Will be loosening the A/C compressor tomorrow as I think I can get it out without dropping the motor. But, I have a capable floor jack just in case. Will report back when complete.
|09-26-2012 10:50 AM|
This was very helpful and informative. Did this job last night. Take out and removing the pump was a breeze, lowered the engine just enough to get it out...no knucklbusting here!!!
|02-11-2012 09:47 PM|
I just had the water pump go on my 2003 ZTS, and not wanting to blow $400-500 on a shop doing it, I did what any self-respecting fellow would do: googled it, and found this thread. Fantastic resource.
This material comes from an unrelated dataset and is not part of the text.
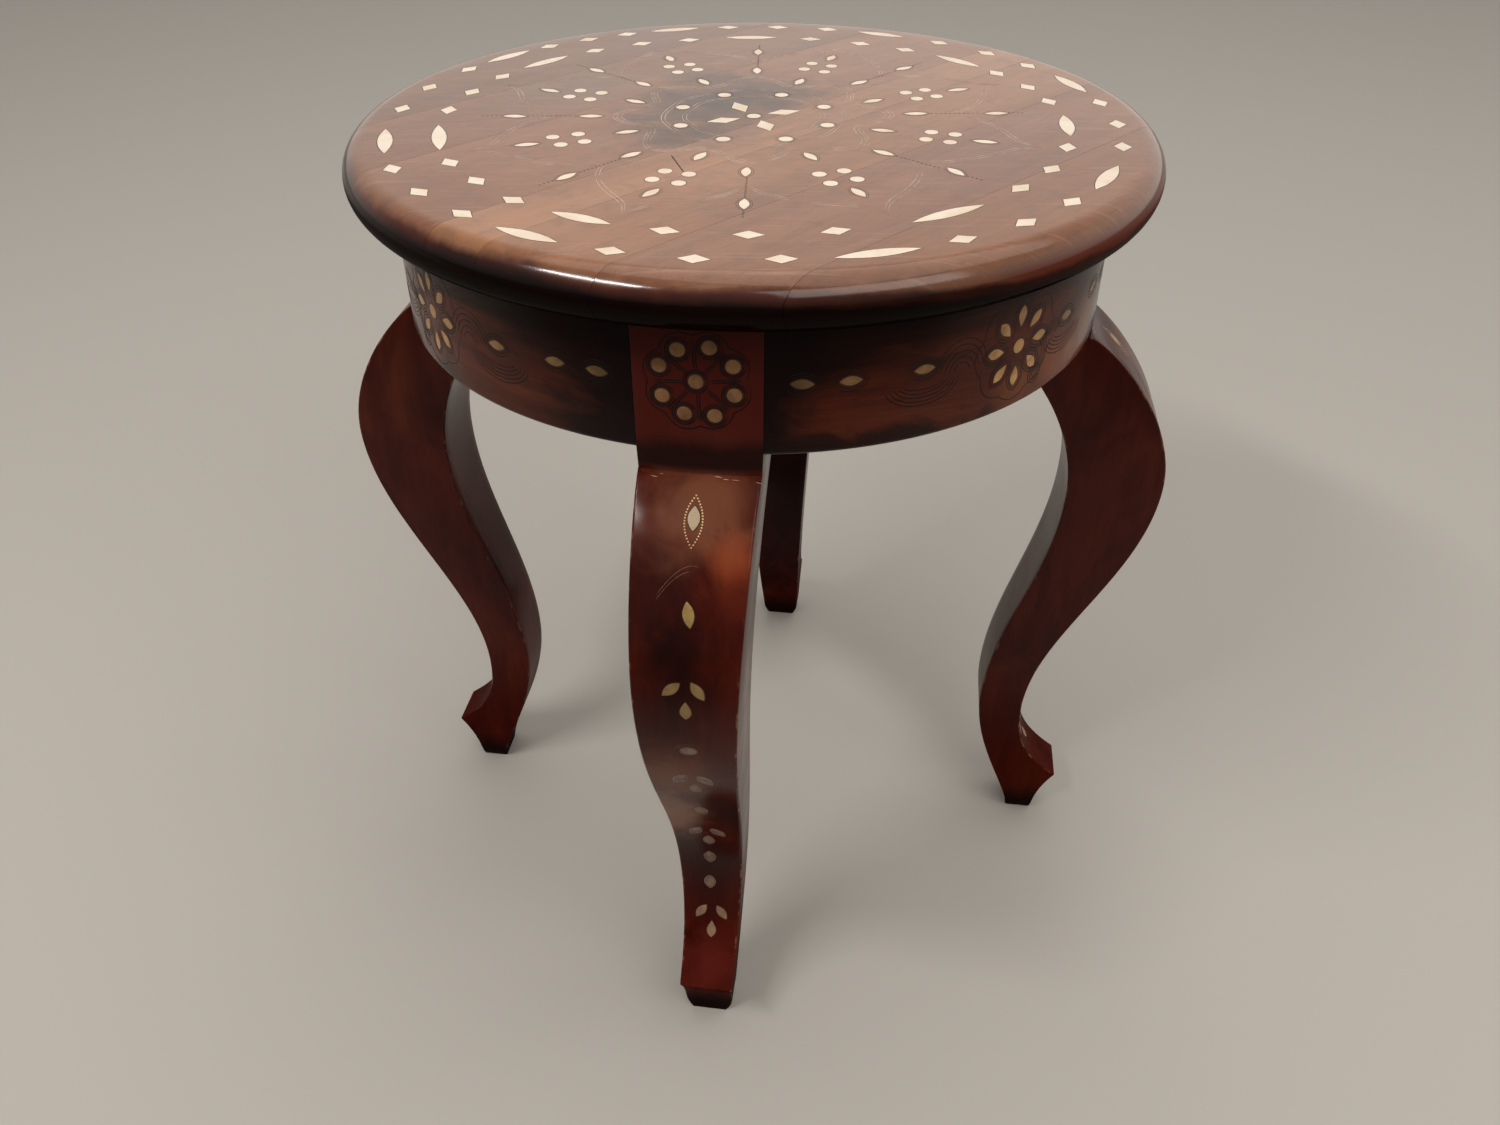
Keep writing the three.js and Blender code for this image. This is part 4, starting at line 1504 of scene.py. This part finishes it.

Took me and my dad almost 3 hrs this afternoon. Did not remove the motor mount (well, it never came off the car, it was loosened), nor the AC pump. Extracting the pump was exactly as described (the manufacturing engineer who said that was enough clearance between the motor and frame needs a kick in the junk.. just sayin'), but reinstallation was considerably harder. We wound up using a prybar between the (stuck to the motor) motor mount and the fender to wiggle the engine around a little. Seems the replacement pump was *slightly* larger than the OEM (maybe 1/16th of an inch) and it took an act of Congress to get it back in the cavity.
Another thread had a diagram of the serpentine belt (thank god!) but it took my dad (a retired automotive engineer and guy who's been working on cars for 60 years) and me (former helicopter mechanic and tech guy) about 20 minutes of head scratching and google-ing (mostly headscratching) to figure out the belt tensioner. My dad was looking for the 1/2" square drive hole for the long breaker bar. I wound up getting up under the car and looking at the tensioner for a minute before I realized how it worked. The 12 or 14mm open end on the pulley bolt was the trick, but only after I stuck another wrench on the end of that for some leverage. My tensioner was was stiff. When the belt goes eventually, its only going to take me 15 minutes to slap a new one on. Sweeet....
Thanks so much for the photos and clear description. This thread was instrumental in helping me save a couple hundred dollars that I didn't have to start with.